Se souvenir du Moulin à images
La vieille ville de Québec non contente d’avoir célébré le 400e anniversaire de sa fondation aimerait cet été fêter le 250e anniversaire de la bataille des plaines d’Abraham. On aimerait prendre la chose à la légère et se dire qu’après tout il ne s’agit là que de prolonger l’esprit de la fête du 400e par un spectacle ridicule de quelque 3 000 adolescents attardés qui, costumés et poudrés, s’imaginent par un bel après-midi d’été revivre une bataille, la fureur et le sang en moins. Certains pensent peut-être aussi qu’un tel spectacle aiderait à cicatriser des plaies encore vives et exorciserait la mémoire douloureuse de la Conquête. Quoi de mieux pour désamorcer la tragédie que de la transformer en comédie bouffonne ? La ville de Québec achèverait peut-être ainsi au grand plaisir des touristes, des commerçants, des hommes et femmes politiques, sa métamorphose définitive en parc d’attraction historique où le passé rendu inoffensif pourrait être fêté jusqu’à sa disparition définitive. Ce 250e anniversaire d’un épisode décisif de la Conquête n’est-il pas le signe que nous soyons définitivement entrés dans une époque où se souvenir de manière festive est le meilleur moyen de tout oublier ?

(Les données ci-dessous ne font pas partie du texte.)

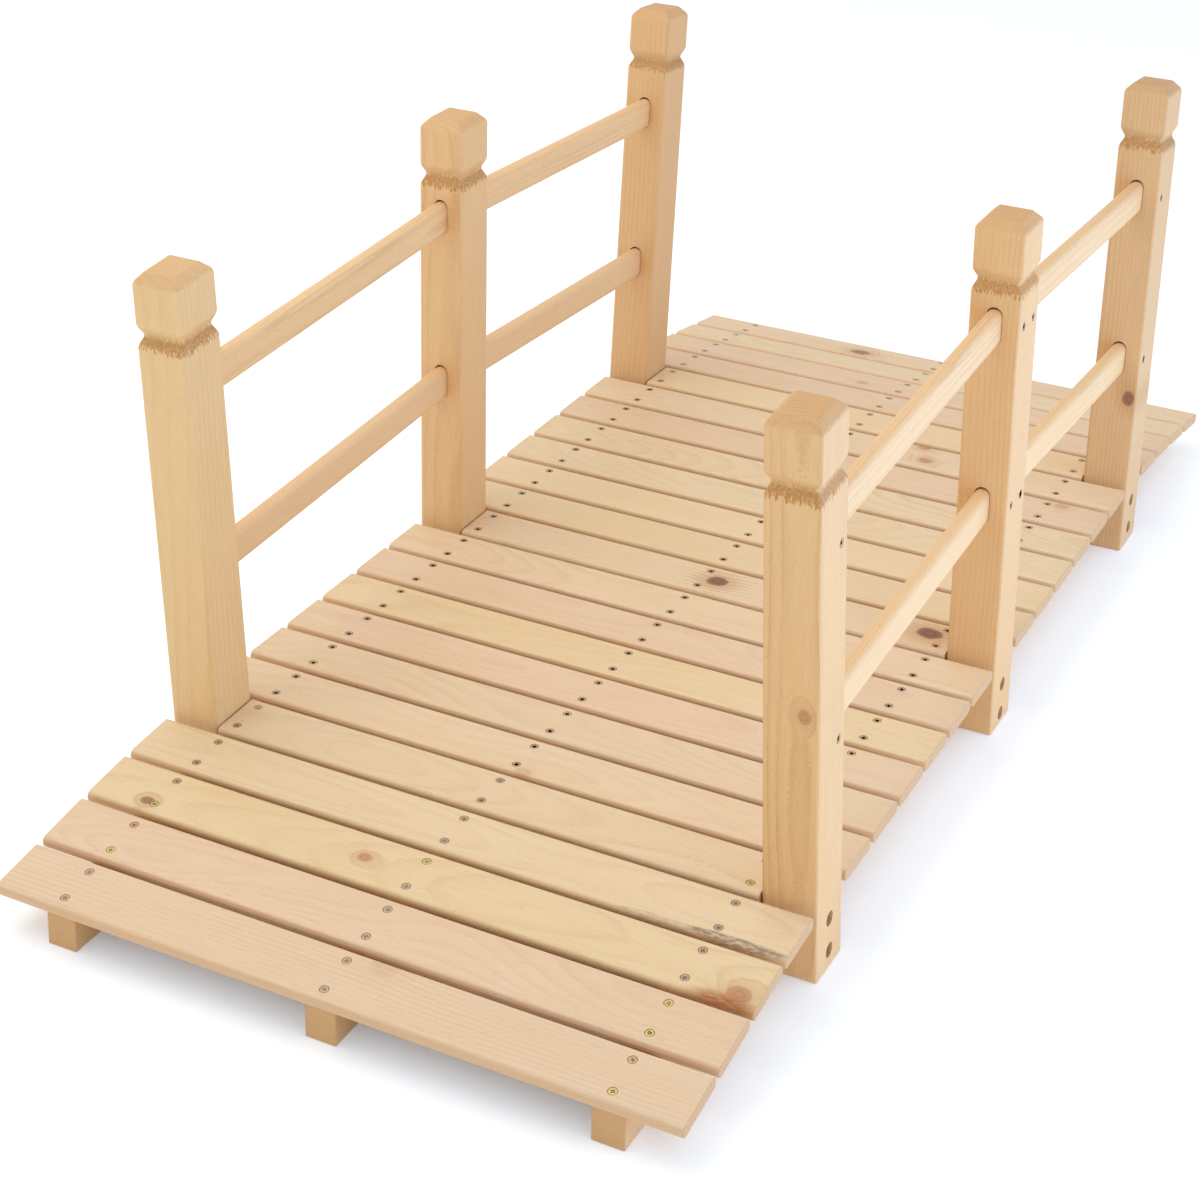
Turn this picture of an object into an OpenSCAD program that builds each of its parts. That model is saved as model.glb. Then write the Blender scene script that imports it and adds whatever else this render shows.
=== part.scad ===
// Small wooden garden footbridge: a plank deck that ramps down at both ends, carried by three
// side-cut stringers that lie on the ground, with three posts and two rails a bay on each side.
// X runs along the bridge, Y across it, Z up. The origin is the middle of the footprint.

/* [Deck] */
// Length of a full deck plank, across the bridge
plank_length = 660; // [550:5:800]
// Width of a plank, along the bridge
plank_width = 60.5; // [52:0.5:64.5]
// Thickness of a plank
plank_thickness = 12; // [10.5:0.5:18]
// Distance from one plank's middle to the next
plank_pitch = 65.8; // [65.5:0.1:80]
// Radius of the rounded long edges of a plank
plank_edge_radius = 5; // [1:0.5:5]
// Height of the deck above the ground, in the level middle
deck_height = 79; // [70:1:110]
// Slope of the straight ramp at each end of the deck
ramp_slope = 8.8; // [7:0.1:10]

/* [Stringers] */
// Thickness of a stringer, across the bridge
stringer_thickness = 30; // [22:1:40]
// How far the end plank reaches past the ends of the stringers
stringer_setback = 4; // [2:1:20]

/* [Posts] */
// Size of a post across the bridge
post_width = 51; // [44:1:60]
// Size of a post along the bridge
post_depth = 56; // [44:1:60]
// How far the outer face of a post stands out past the ends of the planks
post_stand_out = 0; // [0:1:20]
// Lean of the end posts, away from the middle of the bridge
end_post_lean = 4.9; // [0:0.1:7]
// Height of the neck's lower edge above the deck, along the post
neck_height = 392; // [360:1:450]
// Height of the V-shaped neck below the post's head
neck_size = 20; // [12:1:26]
// Depth of the neck's V
neck_depth = 5; // [3:0.5:8]
// Height of the straight sides of the post's head
head_height = 43; // [30:1:55]
// Height of the bevelled top of the head
head_bevel_height = 9.5; // [6:0.5:18]
// How far the bevels of the head reach in from its sides
head_bevel_inset = 9; // [6:0.5:18]

/* [Rails] */
// Thickness of a rail
rail_thickness = 15; // [12:0.5:20]
// Height of a rail
rail_height = 35; // [28:1:40]
// Radius of a rail's rounded edges
rail_edge_radius = 6; // [5.5:0.5:7]
// Height of the top rail's middle above the deck at a middle post
top_rail_mid = 358; // [330:1:370]
// Height of the top rail's middle along an end post
top_rail_end = 337; // [310:1:350]
// Height of the lower rail's middle above the deck at a middle post
low_rail_mid = 170; // [120:1:220]
// Height of the lower rail's middle along an end post
low_rail_end = 148; // [110:1:210]
// Depth of a rail's mortise in a post
mortise_depth = 18; // [10:1:22]

/* [Bolts] */
// Diameter of a bolt's shank
bolt_diameter = 6; // [5:0.5:8]
// Diameter of a bolt's head
bolt_head_diameter = 12; // [9:0.5:13]
// Diameter of the counterbore that a head lies in
counterbore_diameter = 14; // [13.5:0.5:18]
// Depth of the counterbore
counterbore_depth = 7; // [5:0.5:12]
// Height of a middle post's lower bolt above the ground
low_bolt_mid = 12.5; // [11:0.5:24]
// Height of an end post's lower bolt above the ground
low_bolt_end = 19; // [11:0.5:24]
// Distance between a post's two bolts
bolt_spacing = 33; // [26:1:38]

/* [Hidden] */
$fn = 48;
PLANK_COUNT = 23;
PLANKS_PER_BAY = 7;
// Half the level middle of the deck, and the bend between it and a ramp, counted in planks
LEVEL_HALF_PLANKS = 6.35;
BEND_PLANKS = 3.4;
MIDDLE = 12;
SIDES = ["left", "right"];
STATIONS = ["near", "middle", "far"];
BAYS = ["near", "far"];
LEVELS = ["top", "lower"];
// Room between a short plank's end and the post beside it
plank_end_gap = 1.5;
// Room round a rail in its mortise: on each face, above and below, and at its end
mortise_side_gap = 0.5;
mortise_end_gap = 1.75;
mortise_bottom_gap = 1.2;
// Room round a bolt's shank in its hole
bolt_hole_gap = 0.2;
// Thickness of a bolt's head, and how far the shank stops short of the stringer's inner face
bolt_head_thickness = 4;
bolt_tip_cover = 4;
// Extra length of cutting shapes, past the surface that they cut
OVERCUT = 1;

post_outer_y = plank_length / 2 + post_stand_out;
post_inner_y = post_outer_y - post_width;
post_mid_y = post_outer_y - post_width / 2;
post_top = neck_height + neck_size + head_height + head_bevel_height;
short_plank_length = 2 * (post_inner_y - plank_end_gap);
stringer_y = post_inner_y - stringer_thickness / 2;
half_deck = ((PLANK_COUNT - 1) * plank_pitch + plank_width) / 2;
level_half = LEVEL_HALF_PLANKS * plank_pitch;
bend_length = BEND_PLANKS * plank_pitch;
bend_radius = bend_length / (ramp_slope * PI / 180);
stringer_half = deck_x(half_deck) - plank_thickness * sin(deck_angle(half_deck)) - stringer_setback;
post_spacing = PLANKS_PER_BAY * plank_pitch;
mortise_width = rail_thickness + 2 * mortise_side_gap;
mortise_height = rail_height + 2 * mortise_end_gap;

function two_digits(i) = str(i < 10 ? "0" : "", i);
function plank_name(i) = str("deck_plank_", two_digits(i));
function post_name(station, side) = str("post_", STATIONS[station], "_", SIDES[side]);
function rail_name(level, bay, side) = str("rail_", LEVELS[level], "_", BAYS[bay], "_", SIDES[side]);

// The deck's line: level in the middle, then an arc of bend_radius and a straight ramp each way.
// s is the length along the deck from its middle, with the near end of the bridge below zero.
function bend_part(s) = min(max(abs(s) - level_half, 0), bend_length);
function ramp_part(s) = max(abs(s) - level_half - bend_length, 0);
function deck_angle(s) = sign(s) * ramp_slope * bend_part(s) / bend_length;
function deck_x(s) = sign(s)
    * (min(abs(s), level_half) + bend_radius * sin(abs(deck_angle(s))) + ramp_part(s) * cos(ramp_slope));
function deck_z(s) = deck_height - bend_radius * (1 - cos(deck_angle(s))) - ramp_part(s) * sin(ramp_slope);
function plank_s(i) = (i - MIDDLE) * plank_pitch;
function is_short(i) = (i - MIDDLE) % PLANKS_PER_BAY == 0;

// The middle of plank i's underside, and the way that it runs
function underside(i) = [
    deck_x(plank_s(i)) - plank_thickness * sin(deck_angle(plank_s(i))),
    deck_z(plank_s(i)) - plank_thickness * cos(deck_angle(plank_s(i)))
];
function heading(i) = [cos(deck_angle(plank_s(i))), -sin(deck_angle(plank_s(i)))];
// Corner of a stringer's top edge, where the undersides of plank i and of the next one out meet
function top_corner(i) = deck_angle(plank_s(i)) == deck_angle(plank_s(i + 1))
    ? (underside(i) + underside(i + 1)) / 2
    : underside(i) + heading(i) * cross(underside(i + 1) - underside(i), heading(i + 1))
        / cross(heading(i), heading(i + 1));
end_corner = [
    stringer_half,
    underside(PLANK_COUNT)[1] - (stringer_half - underside(PLANK_COUNT)[0]) * tan(ramp_slope)
];
ramp_corners = [for (i = [MIDDLE + 1 : PLANK_COUNT - 1]) if (deck_angle(plank_s(i + 1)) > 0) top_corner(i)];
far_outline = concat(ramp_corners, [end_corner, [stringer_half, 0]]);
near_outline = [for (i = [len(far_outline) - 1 : -1 : 0]) [-far_outline[i][0], far_outline[i][1]]];

// Posts stand on the ground, where the deck's line passes them
function station_sign(station) = station - 1;
function station_s(station) = station_sign(station) * post_spacing;
function post_lean(station) = station_sign(station) * end_post_lean;
function side_sign(side) = side == 0 ? 1 : -1;
function rail_height_at(level, station) = station == 1
    ? (level == 0 ? top_rail_mid : low_rail_mid)
    : (level == 0 ? top_rail_end : low_rail_end);
// A point of a post, u along the bridge from its middle and h up it from the deck's line
function post_point(station, u, h) = [
    deck_x(station_s(station)) + u * cos(post_lean(station)) + h * sin(post_lean(station)),
    deck_z(station_s(station)) - u * sin(post_lean(station)) + h * cos(post_lean(station))
];
function bolt_z(station, k) = (station == 1 ? low_bolt_mid : low_bolt_end) + k * bolt_spacing;
function bolt_x(station, z) = deck_x(station_s(station))
    + (z - deck_z(station_s(station))) * tan(post_lean(station));

module rounded_bar(length, width, height, radius) {
    rotate([90, 0, 0])
        linear_extrude(length, center = true) {
            square([width - 2 * radius, height], center = true);
            square([width, height - 2 * radius], center = true);
            for (x = [-1, 1], y = [-1, 1])
                translate([x * (width / 2 - radius), y * (height / 2 - radius)])
                    circle(radius);
        }
}

module deck_plank(i) {
    s = plank_s(i);
    color("burlywood")
        translate([deck_x(s), 0, deck_z(s)])
            rotate([0, deck_angle(s), 0])
                translate([0, 0, -plank_thickness / 2])
                    rounded_bar(
                        is_short(i) ? short_plank_length : plank_length,
                        plank_width, plank_thickness, plank_edge_radius
                    );
}

module stringer(y) {
    color("tan")
        difference() {
            translate([0, y, 0])
                rotate([90, 0, 0])
                    linear_extrude(stringer_thickness, center = true)
                        polygon(concat(near_outline, far_outline));
            if (y != 0)
                for (station = [0 : 2])
                    bolt_holes(station, sign(y));
        }
}

// Side view of a post, with its foot far below the deck's line
module post_outline(width) {
    half = width / 2;
    foot = -deck_height - width;
    right = [
        [half, foot],
        [half, neck_height],
        [half - neck_depth, neck_height + neck_size / 2],
        [half, neck_height + neck_size],
        [half, post_top - head_bevel_height],
        [half - head_bevel_inset, post_top]
    ];
    left = [for (i = [len(right) - 1 : -1 : 0]) [-right[i][0], right[i][1]]];
    polygon(concat(right, left));
}

// A mortise with round ends, cut in from the face that stands at u along the bridge
module mortise(u, h) {
    straight = mortise_height - mortise_width;
    translate([u, 0, h])
        rotate([0, 90, 0]) {
            cube([straight, mortise_width, 2 * mortise_depth], center = true);
            for (end = [-1, 1])
                translate([end * straight / 2, 0, 0])
                    cylinder(d = mortise_width, h = 2 * mortise_depth, center = true);
        }
}

module post_blank() {
    intersection() {
        rotate([90, 0, 0])
            linear_extrude(post_width, center = true) post_outline(post_depth);
        rotate([90, 0, 90])
            linear_extrude(post_depth, center = true) post_outline(post_width);
    }
}

// Holes for the two bolts of one post: a clear hole for the shank and a counterbore for the head
module bolt_holes(station, y_sign) {
    for (k = [0, 1])
        translate([bolt_x(station, bolt_z(station, k)), y_sign * post_outer_y, bolt_z(station, k)])
            rotate([y_sign * 90, 0, 0]) {
                translate([0, 0, -OVERCUT])
                    cylinder(d = counterbore_diameter, h = counterbore_depth + OVERCUT);
                cylinder(
                    d = bolt_diameter + 2 * bolt_hole_gap,
                    h = post_width + stringer_thickness - bolt_tip_cover + bolt_hole_gap
                );
            }
}

module post(station, side) {
    y_sign = side_sign(side);
    color("wheat")
        difference() {
            translate([deck_x(station_s(station)), y_sign * post_mid_y, deck_z(station_s(station))])
                rotate([0, post_lean(station), 0])
                    difference() {
                        post_blank();
                        for (level = [0, 1], face = [-1, 1])
                            if (abs(station_sign(station) + face) < 2)
                                mortise(face * post_depth / 2, rail_height_at(level, station));
                    }
            translate([deck_x(station_s(station)) - deck_height * 2, -plank_length, -deck_height * 2])
                cube([deck_height * 4, plank_length * 2, deck_height * 2]);
            bolt_holes(station, y_sign);
        }
}

// A rail between two posts, from near the bottom of one mortise to near the bottom of the other
module rail(level, bay, side) {
    reach = post_depth / 2 - mortise_depth + mortise_bottom_gap;
    from = post_point(bay, reach, rail_height_at(level, bay));
    to = post_point(bay + 1, -reach, rail_height_at(level, bay + 1));
    run = to - from;
    middle = (from + to) / 2;
    color("wheat")
        translate([middle[0], side_sign(side) * post_mid_y, middle[1]])
            rotate([0, -atan2(run[1], run[0]), 0])
                rotate([0, 0, 90])
                    rounded_bar(norm(run), rail_thickness, rail_height, rail_edge_radius);
}

module bolts(side) {
    y_sign = side_sign(side);
    color("darkgoldenrod")
        for (station = [0 : 2], k = [0, 1])
            translate([bolt_x(station, bolt_z(station, k)), y_sign * post_outer_y, bolt_z(station, k)])
                rotate([y_sign * 90, 0, 0]) {
                    translate([0, 0, counterbore_depth - bolt_head_thickness])
                        cylinder(d = bolt_head_diameter, h = bolt_head_thickness);
                    translate([0, 0, counterbore_depth - bolt_head_thickness / 2])
                        cylinder(
                            d = bolt_diameter,
                            h = post_width + stringer_thickness - bolt_tip_cover
                                - counterbore_depth + bolt_head_thickness / 2
                        );
                }
}

for (i = [1 : PLANK_COUNT])
    deck_plank(i);
stringer(stringer_y);  // stringer_left
stringer(0);  // stringer_middle
stringer(-stringer_y);  // stringer_right
for (station = [0 : 2], side = [0 : 1])
    post(station, side);
for (level = [0 : 1], bay = [0 : 1], side = [0 : 1])
    rail(level, bay, side);
bolts(0);  // bolts_left
bolts(1);  // bolts_right
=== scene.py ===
"""Wooden garden footbridge: the finished pieces and the studio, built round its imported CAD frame.

Every length in the code is in metres. X runs along the bridge, Y across it and Z up.
"""

import math
import random
from functools import partial
from typing import NamedTuple

import bmesh
import bpy
from mathutils import Euler, Matrix, Vector


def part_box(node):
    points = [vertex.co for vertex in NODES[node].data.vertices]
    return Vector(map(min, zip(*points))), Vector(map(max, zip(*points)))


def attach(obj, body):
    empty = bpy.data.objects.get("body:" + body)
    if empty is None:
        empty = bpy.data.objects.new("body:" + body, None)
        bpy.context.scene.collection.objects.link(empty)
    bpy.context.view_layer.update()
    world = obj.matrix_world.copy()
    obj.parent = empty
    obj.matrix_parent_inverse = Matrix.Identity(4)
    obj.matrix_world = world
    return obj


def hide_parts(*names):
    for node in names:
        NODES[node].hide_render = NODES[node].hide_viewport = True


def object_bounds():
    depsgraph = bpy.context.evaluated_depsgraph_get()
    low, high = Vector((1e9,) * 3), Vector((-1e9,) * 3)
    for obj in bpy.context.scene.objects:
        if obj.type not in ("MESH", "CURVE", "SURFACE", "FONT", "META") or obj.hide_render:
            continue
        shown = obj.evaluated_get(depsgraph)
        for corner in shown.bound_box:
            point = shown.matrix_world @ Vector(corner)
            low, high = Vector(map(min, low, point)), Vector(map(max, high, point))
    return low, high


bl_info = {
    "name": "Wooden garden footbridge",
    "version": (1, 0, 0),
    "blender": (4, 5, 0),
    "location": "3D View > Sidebar > Footbridge",
    "description": "Finished timber, screws and bolts of a small pine footbridge, and a pale studio",
    "category": "Object",
}

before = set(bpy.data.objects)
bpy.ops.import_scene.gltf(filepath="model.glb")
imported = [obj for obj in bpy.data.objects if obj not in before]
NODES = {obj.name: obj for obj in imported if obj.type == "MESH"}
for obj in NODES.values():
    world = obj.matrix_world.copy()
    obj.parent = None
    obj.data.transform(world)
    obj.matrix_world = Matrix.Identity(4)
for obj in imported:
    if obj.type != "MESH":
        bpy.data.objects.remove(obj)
CAD_BOX = [list(corner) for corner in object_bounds()]

MM = 0.001
X, Y, Z = Vector((1, 0, 0)), Vector((0, 1, 0)), Vector((0, 0, 1))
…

Ce nouveau débat autour de cette commémoration est symptomatique d’un état d’esprit général : le Québec ne sait plus ce qu’il doit célébrer au juste dans son histoire, probablement parce qu’il a depuis un certain temps déjà pris sa retraite de l’histoire, ou du moins qu’il a cessé vraiment de réfléchir à la place qu’il a occupé dans cette histoire et, plus troublant encore, à la place qu’il pourrait encore y occuper. À cet égard, il est troublant de voir le peu d’analyse de fond dont a fait l’objet l’événement marquant du 400e anniversaire : Le moulin à images de l’artiste Robert Lepage. On en a certes beaucoup parlé, mais on s’est très peu interrogé sur sa signification profonde. Les deux auteurs qu’on va lire posent cette question de deux manières sensiblement différentes : Joseph Yvon Thériault cherche à préciser la vision de l’histoire du Québec transmise par Le moulin à images, alors qu’Yves Laberge montre dans quelle mesure le spectacle est intimement lié à l’histoire locale de Québec et s’inscrit aussi parfaitement dans l’ensemble de la démarche artistique de Robert Lepage. On ne manquera pas de noter que si nos deux auteurs reconnaissent la grande réussite technique et artistique de l’événement, ils ne partagent pas en revanche le même jugement sur l’intention dernière de l’œuvre. Nous laissons au lecteur le soin de cerner ces deux jugements et de les apprécier. Ces deux essais nous fournissent une belle occasion de prendre un temps de réflexion à distance de l’enchantement produit par l’événement.